§ **WHAT IS REQUIRED**
Give back, unchanged, the line with "Continue the Blender", the line with "points[inside] = axis[inside]", and every line between them, and no other line.

§ **RECORDS SHOWN**
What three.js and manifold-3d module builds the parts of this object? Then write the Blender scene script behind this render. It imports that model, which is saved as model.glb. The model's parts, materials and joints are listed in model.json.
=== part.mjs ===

---

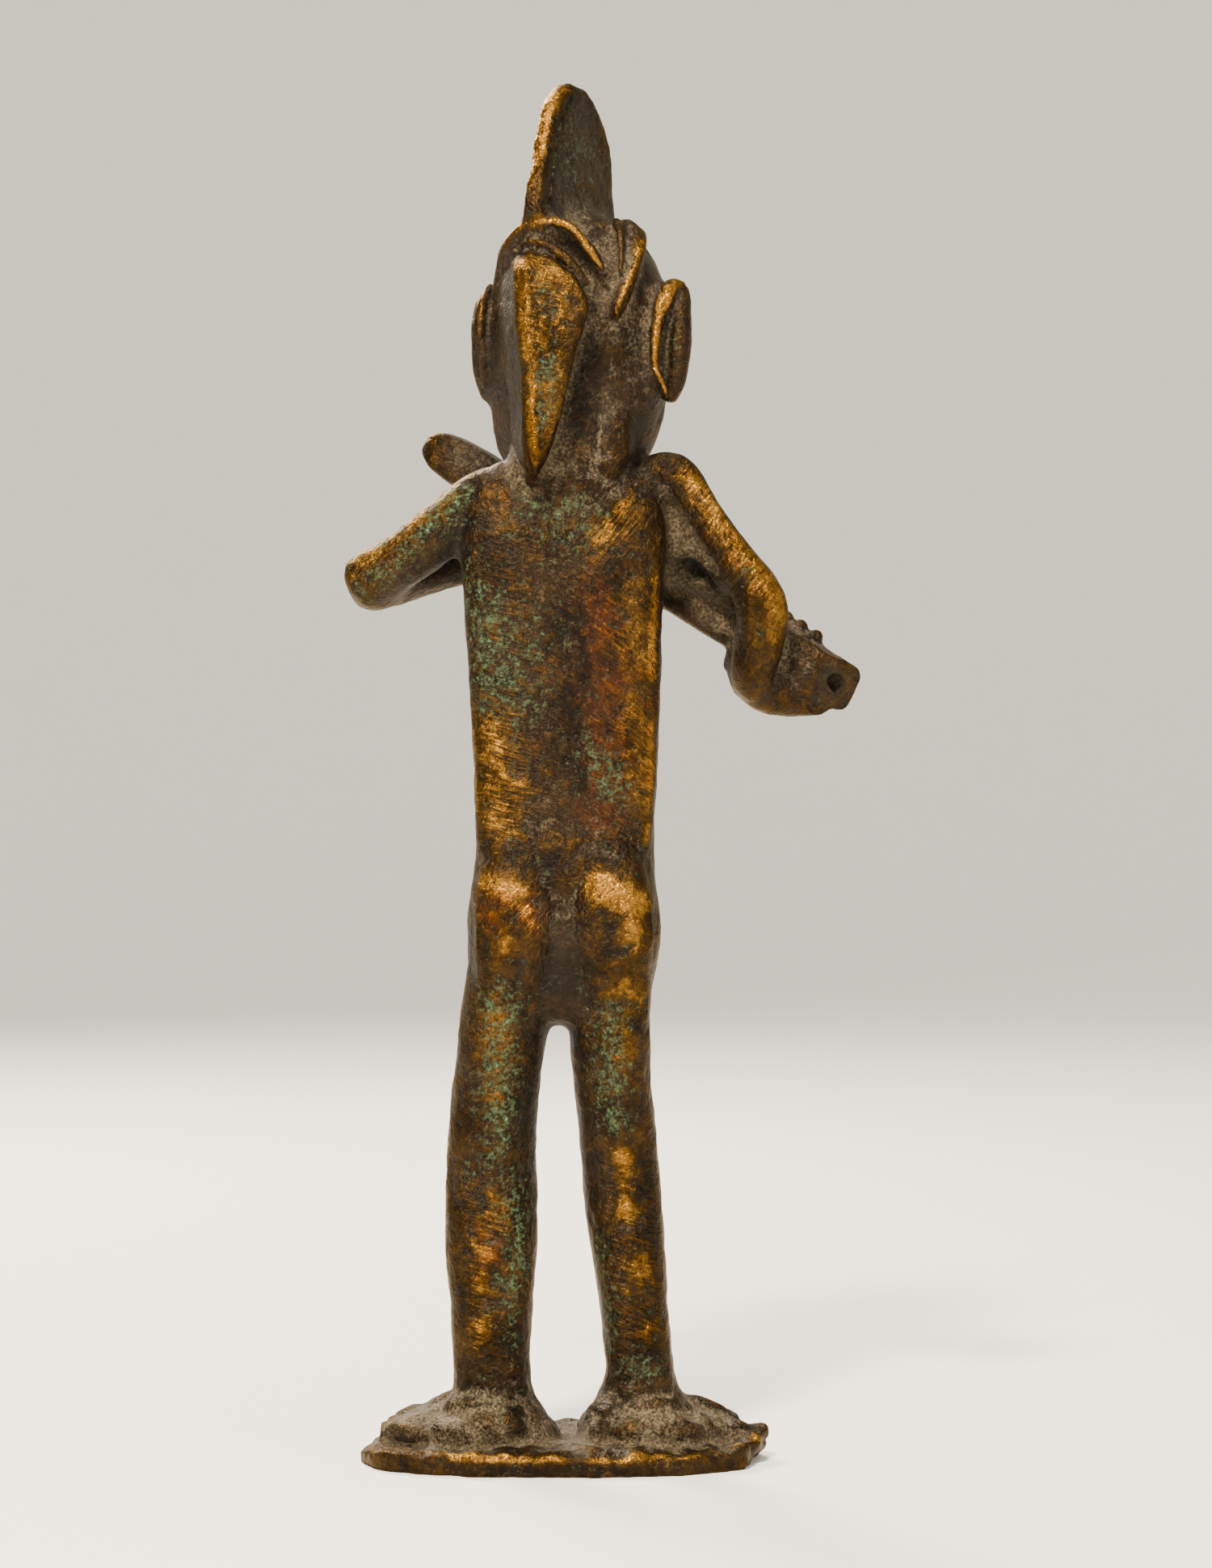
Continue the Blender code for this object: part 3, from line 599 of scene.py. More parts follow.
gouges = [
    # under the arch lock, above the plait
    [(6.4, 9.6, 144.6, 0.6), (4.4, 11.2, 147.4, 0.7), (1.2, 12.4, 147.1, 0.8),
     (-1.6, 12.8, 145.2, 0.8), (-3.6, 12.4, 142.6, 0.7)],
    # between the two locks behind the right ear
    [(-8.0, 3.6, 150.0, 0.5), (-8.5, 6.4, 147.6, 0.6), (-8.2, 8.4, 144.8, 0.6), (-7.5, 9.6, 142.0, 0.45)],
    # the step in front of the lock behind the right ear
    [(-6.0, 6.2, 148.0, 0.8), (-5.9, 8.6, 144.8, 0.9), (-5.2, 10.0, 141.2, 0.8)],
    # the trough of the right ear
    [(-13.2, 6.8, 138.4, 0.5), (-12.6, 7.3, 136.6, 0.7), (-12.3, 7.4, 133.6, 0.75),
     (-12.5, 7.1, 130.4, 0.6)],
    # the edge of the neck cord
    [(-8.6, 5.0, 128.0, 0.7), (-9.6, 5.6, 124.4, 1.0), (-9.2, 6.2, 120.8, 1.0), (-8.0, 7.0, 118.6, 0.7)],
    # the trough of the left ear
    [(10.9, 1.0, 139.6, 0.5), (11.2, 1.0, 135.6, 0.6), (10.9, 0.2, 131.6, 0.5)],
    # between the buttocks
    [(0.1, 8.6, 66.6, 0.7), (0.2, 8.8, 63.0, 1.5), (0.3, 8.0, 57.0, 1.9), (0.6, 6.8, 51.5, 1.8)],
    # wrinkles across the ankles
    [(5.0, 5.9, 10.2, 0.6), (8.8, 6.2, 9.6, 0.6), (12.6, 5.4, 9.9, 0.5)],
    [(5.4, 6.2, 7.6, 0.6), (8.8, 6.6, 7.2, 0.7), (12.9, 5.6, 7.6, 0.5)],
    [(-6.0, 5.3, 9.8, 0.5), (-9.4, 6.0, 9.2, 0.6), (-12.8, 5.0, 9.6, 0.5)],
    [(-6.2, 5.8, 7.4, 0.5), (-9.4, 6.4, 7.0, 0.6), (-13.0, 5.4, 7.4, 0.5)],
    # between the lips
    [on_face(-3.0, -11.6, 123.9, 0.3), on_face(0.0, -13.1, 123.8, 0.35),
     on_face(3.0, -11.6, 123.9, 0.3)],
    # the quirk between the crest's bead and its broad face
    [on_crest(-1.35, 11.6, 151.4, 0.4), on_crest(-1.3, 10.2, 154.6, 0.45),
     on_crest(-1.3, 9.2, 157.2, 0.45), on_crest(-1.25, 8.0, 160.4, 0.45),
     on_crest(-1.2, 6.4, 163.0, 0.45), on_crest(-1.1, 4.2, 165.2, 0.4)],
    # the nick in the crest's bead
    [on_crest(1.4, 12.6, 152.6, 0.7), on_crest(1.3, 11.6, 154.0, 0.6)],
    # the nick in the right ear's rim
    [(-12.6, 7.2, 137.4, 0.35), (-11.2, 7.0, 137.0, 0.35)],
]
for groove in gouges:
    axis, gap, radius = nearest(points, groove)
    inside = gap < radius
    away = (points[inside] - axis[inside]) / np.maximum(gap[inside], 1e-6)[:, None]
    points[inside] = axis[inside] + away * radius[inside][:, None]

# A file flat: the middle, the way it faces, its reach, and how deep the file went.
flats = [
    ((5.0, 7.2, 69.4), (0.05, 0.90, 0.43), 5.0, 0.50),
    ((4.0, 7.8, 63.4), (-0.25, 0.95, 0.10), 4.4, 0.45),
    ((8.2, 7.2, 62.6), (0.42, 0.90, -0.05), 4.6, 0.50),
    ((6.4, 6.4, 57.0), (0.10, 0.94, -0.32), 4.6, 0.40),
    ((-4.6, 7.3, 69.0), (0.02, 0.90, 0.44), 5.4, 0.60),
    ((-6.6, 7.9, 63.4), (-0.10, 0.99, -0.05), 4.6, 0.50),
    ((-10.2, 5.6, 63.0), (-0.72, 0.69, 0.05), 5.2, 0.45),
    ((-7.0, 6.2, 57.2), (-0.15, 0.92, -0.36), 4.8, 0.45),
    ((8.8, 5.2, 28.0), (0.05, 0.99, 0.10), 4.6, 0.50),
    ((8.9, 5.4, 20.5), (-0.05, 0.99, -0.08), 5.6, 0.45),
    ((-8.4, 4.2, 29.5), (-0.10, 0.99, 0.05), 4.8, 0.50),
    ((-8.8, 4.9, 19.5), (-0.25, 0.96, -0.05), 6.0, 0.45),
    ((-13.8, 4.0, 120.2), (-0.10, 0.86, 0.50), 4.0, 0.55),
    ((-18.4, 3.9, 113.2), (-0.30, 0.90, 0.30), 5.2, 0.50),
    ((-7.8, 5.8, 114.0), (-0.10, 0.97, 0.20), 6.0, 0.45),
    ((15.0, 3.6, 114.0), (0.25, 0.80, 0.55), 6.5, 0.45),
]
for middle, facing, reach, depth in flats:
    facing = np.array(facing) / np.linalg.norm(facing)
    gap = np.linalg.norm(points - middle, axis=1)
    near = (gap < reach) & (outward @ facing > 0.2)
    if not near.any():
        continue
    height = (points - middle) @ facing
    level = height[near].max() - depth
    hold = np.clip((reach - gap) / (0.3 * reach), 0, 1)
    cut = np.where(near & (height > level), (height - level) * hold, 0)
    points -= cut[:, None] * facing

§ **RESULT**
Continue the Blender code for this object: part 3, from line 599 of scene.py. More parts follow.
gouges = [
    # under the arch lock, above the plait
    [(6.4, 9.6, 144.6, 0.6), (4.4, 11.2, 147.4, 0.7), (1.2, 12.4, 147.1, 0.8),
     (-1.6, 12.8, 145.2, 0.8), (-3.6, 12.4, 142.6, 0.7)],
    # between the two locks behind the right ear
    [(-8.0, 3.6, 150.0, 0.5), (-8.5, 6.4, 147.6, 0.6), (-8.2, 8.4, 144.8, 0.6), (-7.5, 9.6, 142.0, 0.45)],
    # the step in front of the lock behind the right ear
    [(-6.0, 6.2, 148.0, 0.8), (-5.9, 8.6, 144.8, 0.9), (-5.2, 10.0, 141.2, 0.8)],
    # the trough of the right ear
    [(-13.2, 6.8, 138.4, 0.5), (-12.6, 7.3, 136.6, 0.7), (-12.3, 7.4, 133.6, 0.75),
     (-12.5, 7.1, 130.4, 0.6)],
    # the edge of the neck cord
    [(-8.6, 5.0, 128.0, 0.7), (-9.6, 5.6, 124.4, 1.0), (-9.2, 6.2, 120.8, 1.0), (-8.0, 7.0, 118.6, 0.7)],
    # the trough of the left ear
    [(10.9, 1.0, 139.6, 0.5), (11.2, 1.0, 135.6, 0.6), (10.9, 0.2, 131.6, 0.5)],
    # between the buttocks
    [(0.1, 8.6, 66.6, 0.7), (0.2, 8.8, 63.0, 1.5), (0.3, 8.0, 57.0, 1.9), (0.6, 6.8, 51.5, 1.8)],
    # wrinkles across the ankles
    [(5.0, 5.9, 10.2, 0.6), (8.8, 6.2, 9.6, 0.6), (12.6, 5.4, 9.9, 0.5)],
    [(5.4, 6.2, 7.6, 0.6), (8.8, 6.6, 7.2, 0.7), (12.9, 5.6, 7.6, 0.5)],
    [(-6.0, 5.3, 9.8, 0.5), (-9.4, 6.0, 9.2, 0.6), (-12.8, 5.0, 9.6, 0.5)],
    [(-6.2, 5.8, 7.4, 0.5), (-9.4, 6.4, 7.0, 0.6), (-13.0, 5.4, 7.4, 0.5)],
    # between the lips
    [on_face(-3.0, -11.6, 123.9, 0.3), on_face(0.0, -13.1, 123.8, 0.35),
     on_face(3.0, -11.6, 123.9, 0.3)],
    # the quirk between the crest's bead and its broad face
    [on_crest(-1.35, 11.6, 151.4, 0.4), on_crest(-1.3, 10.2, 154.6, 0.45),
     on_crest(-1.3, 9.2, 157.2, 0.45), on_crest(-1.25, 8.0, 160.4, 0.45),
     on_crest(-1.2, 6.4, 163.0, 0.45), on_crest(-1.1, 4.2, 165.2, 0.4)],
    # the nick in the crest's bead
    [on_crest(1.4, 12.6, 152.6, 0.7), on_crest(1.3, 11.6, 154.0, 0.6)],
    # the nick in the right ear's rim
    [(-12.6, 7.2, 137.4, 0.35), (-11.2, 7.0, 137.0, 0.35)],
]
for groove in gouges:
    axis, gap, radius = nearest(points, groove)
    inside = gap < radius
    away = (points[inside] - axis[inside]) / np.maximum(gap[inside], 1e-6)[:, None]
    points[inside] = axis[inside] + away * radius[inside][:, None]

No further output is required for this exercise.